I bought this little chap from a wood turner at at a craft fair last winter.

The two crocheted snowflakes came from Cathy, an old friend from Uni who discovered the delights of crochet way before I did and makes fabulous weird and wonderful creations.

Tiny Boy painted this pine cone at a St Helena Christmas bazaar this year.

A toy like this one was given to each of the Friday Coffee babies last year by the lovely Claire. This is Giant Baby's favourite.

Do you have favourite decorations?


Tuesday, 18 December 2012

Trial by tea cosy

I decided just before we came away that I would use a free tea cosy pattern that had come with a magazine to learn to cable. The required needles were on the ship but I bought exactly the yarn suggested (I didn't want anything to make it more challenging) and stuffed it in the suitcase.

Once our stuff was all here and unpacked I thought it would be a quick little project to do in the evenings. I should have become suspicious when I realised that although the picture clearly showed the bottom edge to be ribbed, the pattern was definitely not going to make rib. I decided to go with the rib and charge on up to the cable panels - they were after all the point of the exercise.

Sadly the 'unrib' was not the only error.

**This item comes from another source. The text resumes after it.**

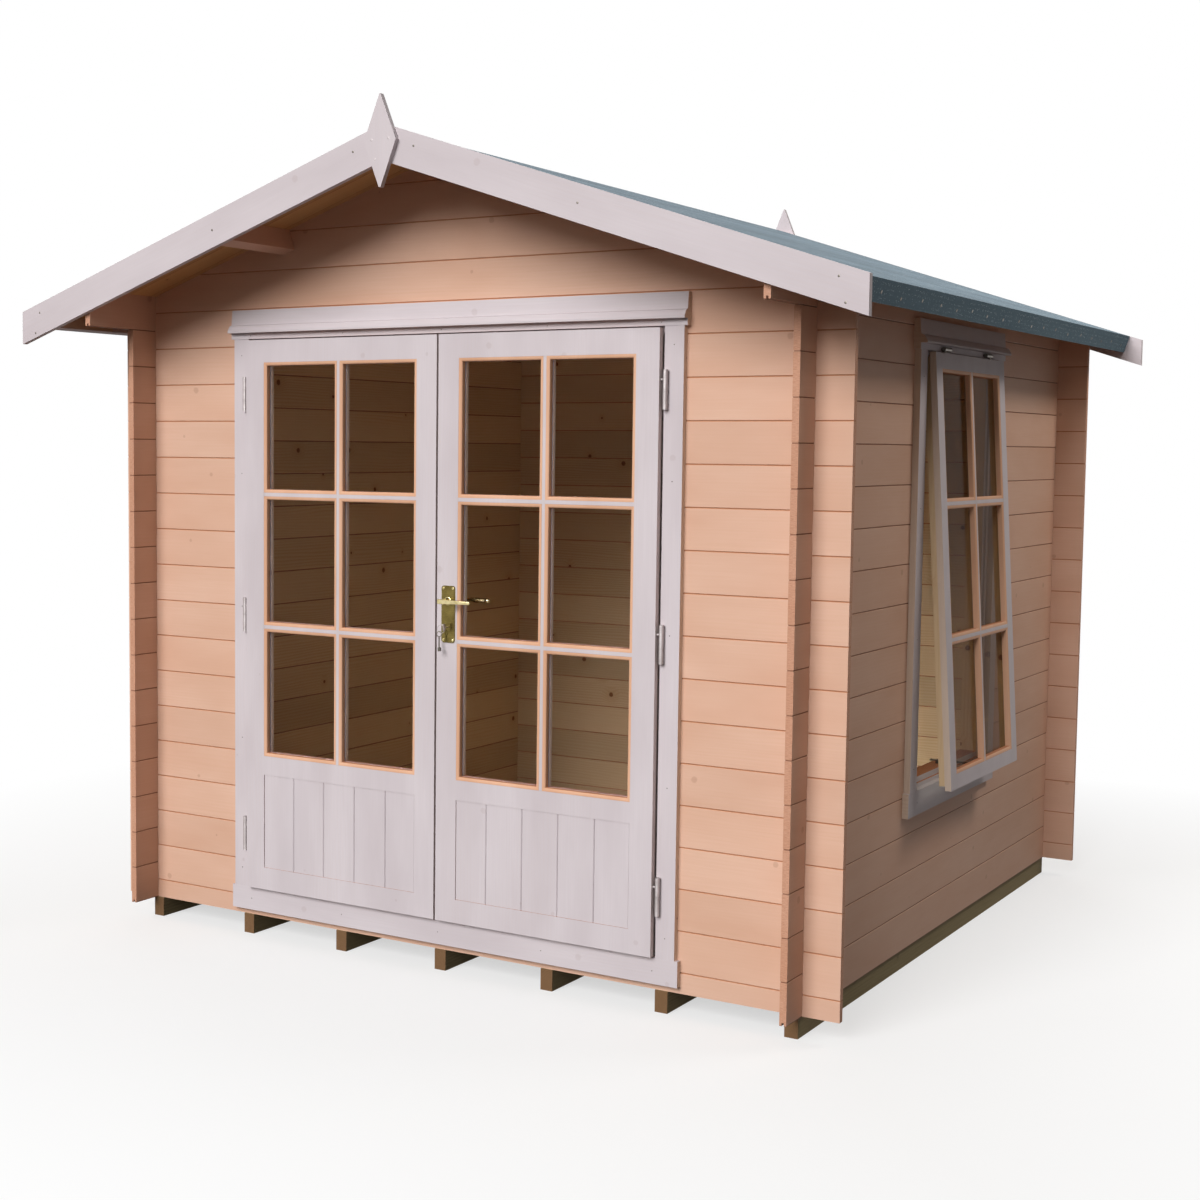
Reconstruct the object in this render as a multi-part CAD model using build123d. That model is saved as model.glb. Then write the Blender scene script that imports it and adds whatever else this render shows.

With hindsight I think someone has renumbered the rows half way though writing the pattern but had not been consistent so when that said repeat row 6, what they meant was repeat row 5. And when they said repeat row 4 they meant repeat row 3.

Now being a cable novice it took me a while to realise something was wrong. I ripped it back and tried again thinking I had made a mistake. And ripped it back again. And again, trying to work out whether a row was missing or what.

I must have ripped it back about 10 times before I worked out what the problem was then had to limp along trying to check that each row was doing the right thing as I knitted it but not being totally sure what the right thing was. As well as the errors in the pattern there were also typos and missing instructions.

All in all it felt like a marathon! I am very please with the result but am disappointed that no one had proof-read the pattern, and definitely hadn't proof-knitted it.